Earlier this week, I participated in Time magazine’s “The Future of Mobility” panel, which focused on the implications of mobile technology for the developing world. As I’ve previously noted, certain advances in mobile technology in places like Kenya could leapfrog those in the United States. Perhaps the best example of this is mobile money, which is taking off in Africa but still struggling to get traction in the U.S. As Kiva CEO and co-founder Matt Flannery remarked during the panel, “Mobile money in Africa is a solution to a problem, whereas in the United States, mobile payments are a solution looking for a problem.” Satisfied with widely accepted credit cards and easily accessible online checking accounts, people in advanced economies have less need to adopt mobile phone-based banking; in Kenya, where access to traditional banking is far more limited, some 40 percent of the adult population now uses mobile money.
Of course, mobile technology is also transforming the way many things are done in the U.S. One featured speaker at the Time event, Travis Kalanick—the CEO and co-founder of the mobile application-based car service start up Uber—discussed how changes in mobile hardware and software, such as longer battery life and updated operating systems, made his thriving business possible. Another panelist, TechNet CEO Rey Ramsey, discussed the economic benefits of mobile applications in light of a study his organization conducted, which found “there are now roughly 466,000 jobs in the ‘App Economy’ in the United States, up from zero in 2007.” Ramsey noted how the relatively low barriers to entry in mobile app development meant that “apps” jobs are found across the U.S., not just in the cities associated with innovation.
Many people in Africa and other places in the developing world do not yet use internet-enabled phones, the technology that has made much of the mobile apps industry in the U.S. possible. Even in highly connected Kenya, only about ten out of every 100 people used the internet in 2009, and only about five out of every one hundred people had a mobile internet subscription. Nevertheless, Africa is already seeing the benefits of the mobile technology industry, both as a driver of economic growth and innovation. The relatively low barriers to entry for app development is a global phenomenon, and helps explain the rapidly growing tech services economy in Kenya, which is known for its innovations in mobile applications. Kenya’s exports of technology-related services has grown more than 20-fold in the past decade.

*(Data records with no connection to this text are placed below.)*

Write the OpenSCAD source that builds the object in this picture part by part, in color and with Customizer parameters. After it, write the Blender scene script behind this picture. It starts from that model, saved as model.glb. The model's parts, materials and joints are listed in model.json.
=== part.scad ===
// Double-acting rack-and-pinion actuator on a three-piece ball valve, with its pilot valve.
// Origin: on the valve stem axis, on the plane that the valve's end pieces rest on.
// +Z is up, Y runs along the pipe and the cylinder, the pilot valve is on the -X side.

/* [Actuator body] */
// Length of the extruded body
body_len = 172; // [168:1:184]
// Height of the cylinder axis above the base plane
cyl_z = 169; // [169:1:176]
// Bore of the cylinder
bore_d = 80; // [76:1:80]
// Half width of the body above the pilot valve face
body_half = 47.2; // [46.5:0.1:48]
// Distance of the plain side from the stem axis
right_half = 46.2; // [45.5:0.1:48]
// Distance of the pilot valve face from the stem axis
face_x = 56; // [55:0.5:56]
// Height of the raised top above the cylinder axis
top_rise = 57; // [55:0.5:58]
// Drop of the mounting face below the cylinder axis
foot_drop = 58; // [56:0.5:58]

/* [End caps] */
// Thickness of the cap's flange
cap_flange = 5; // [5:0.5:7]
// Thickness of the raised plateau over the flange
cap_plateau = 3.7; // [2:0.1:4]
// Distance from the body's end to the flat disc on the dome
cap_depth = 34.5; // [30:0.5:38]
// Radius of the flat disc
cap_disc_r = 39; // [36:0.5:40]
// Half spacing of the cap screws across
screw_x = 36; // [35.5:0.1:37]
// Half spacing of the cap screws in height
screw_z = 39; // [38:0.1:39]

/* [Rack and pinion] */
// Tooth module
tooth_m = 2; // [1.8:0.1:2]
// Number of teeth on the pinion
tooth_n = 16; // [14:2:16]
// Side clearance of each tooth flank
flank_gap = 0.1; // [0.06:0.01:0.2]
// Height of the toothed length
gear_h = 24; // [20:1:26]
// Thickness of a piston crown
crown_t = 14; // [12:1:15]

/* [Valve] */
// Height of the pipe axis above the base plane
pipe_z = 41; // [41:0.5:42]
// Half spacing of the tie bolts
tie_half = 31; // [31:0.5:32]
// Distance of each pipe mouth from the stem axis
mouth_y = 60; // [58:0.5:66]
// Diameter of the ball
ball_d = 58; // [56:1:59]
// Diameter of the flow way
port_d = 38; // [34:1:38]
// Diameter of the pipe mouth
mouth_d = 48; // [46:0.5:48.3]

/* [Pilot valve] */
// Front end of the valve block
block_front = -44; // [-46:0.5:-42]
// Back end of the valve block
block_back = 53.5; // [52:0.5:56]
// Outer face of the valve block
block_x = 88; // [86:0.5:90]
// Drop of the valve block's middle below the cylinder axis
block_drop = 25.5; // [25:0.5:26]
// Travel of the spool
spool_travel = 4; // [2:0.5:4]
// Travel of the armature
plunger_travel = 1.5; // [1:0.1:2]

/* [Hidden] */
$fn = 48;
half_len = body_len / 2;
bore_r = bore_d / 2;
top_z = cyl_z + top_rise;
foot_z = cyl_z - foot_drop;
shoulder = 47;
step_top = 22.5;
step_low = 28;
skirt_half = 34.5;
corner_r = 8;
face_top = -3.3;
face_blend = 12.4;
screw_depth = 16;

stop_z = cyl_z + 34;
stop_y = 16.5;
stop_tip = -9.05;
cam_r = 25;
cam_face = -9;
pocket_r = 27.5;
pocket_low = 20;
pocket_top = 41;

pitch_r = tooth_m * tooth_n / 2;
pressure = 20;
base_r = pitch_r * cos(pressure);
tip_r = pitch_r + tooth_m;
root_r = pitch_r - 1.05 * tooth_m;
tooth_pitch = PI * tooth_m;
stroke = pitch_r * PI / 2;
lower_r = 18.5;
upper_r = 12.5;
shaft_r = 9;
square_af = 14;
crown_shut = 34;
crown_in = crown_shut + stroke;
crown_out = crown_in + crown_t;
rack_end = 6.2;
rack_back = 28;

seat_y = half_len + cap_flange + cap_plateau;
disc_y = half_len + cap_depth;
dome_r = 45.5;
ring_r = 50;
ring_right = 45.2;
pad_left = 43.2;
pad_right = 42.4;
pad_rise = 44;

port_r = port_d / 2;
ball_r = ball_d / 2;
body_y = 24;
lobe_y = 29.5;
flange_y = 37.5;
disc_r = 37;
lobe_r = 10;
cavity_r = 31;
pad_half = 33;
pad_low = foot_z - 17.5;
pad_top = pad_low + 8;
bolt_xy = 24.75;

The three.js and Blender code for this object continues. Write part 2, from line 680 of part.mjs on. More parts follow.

However, even a center of mobile innovation like Kenya has not even begun to meet its potential. Some tech observers are very bullish on the future of smartphones in Africa for reasons ranging from declining smart phone prices to trends in African mobile phone adoption and the African economy. “There are already 84m internet-enabled mobiles in Africa. It is predicted that 69 percent of mobiles in Africa will have internet access by 2014,” reported The Economist Intelligent Life in 2011.
What would greater incidence of internet-enabled phones mean for developing countries? Beyond potentially spurring a more robust “app economy,” it could also have important implications for development projects. Increased internet connectivity could make mobile phones into better learning platforms for students; it could give doctors in rural areas more robust information with which to make diagnoses, give treatment, and track patients. Internet-enabled phones are no silver bullet solution to development challenges, and extending access to groups sometimes left out of the mobile revolution (the poorest citizens, and women more generally) will be a formidable task. As of 2010, an estimated 36 percent of Africans in the “25 countries [that] contain 91 percent of the continent’s mobile connections” still aren’t connected by mobile phone—of any kind. Still, expect more transformational innovation ahead.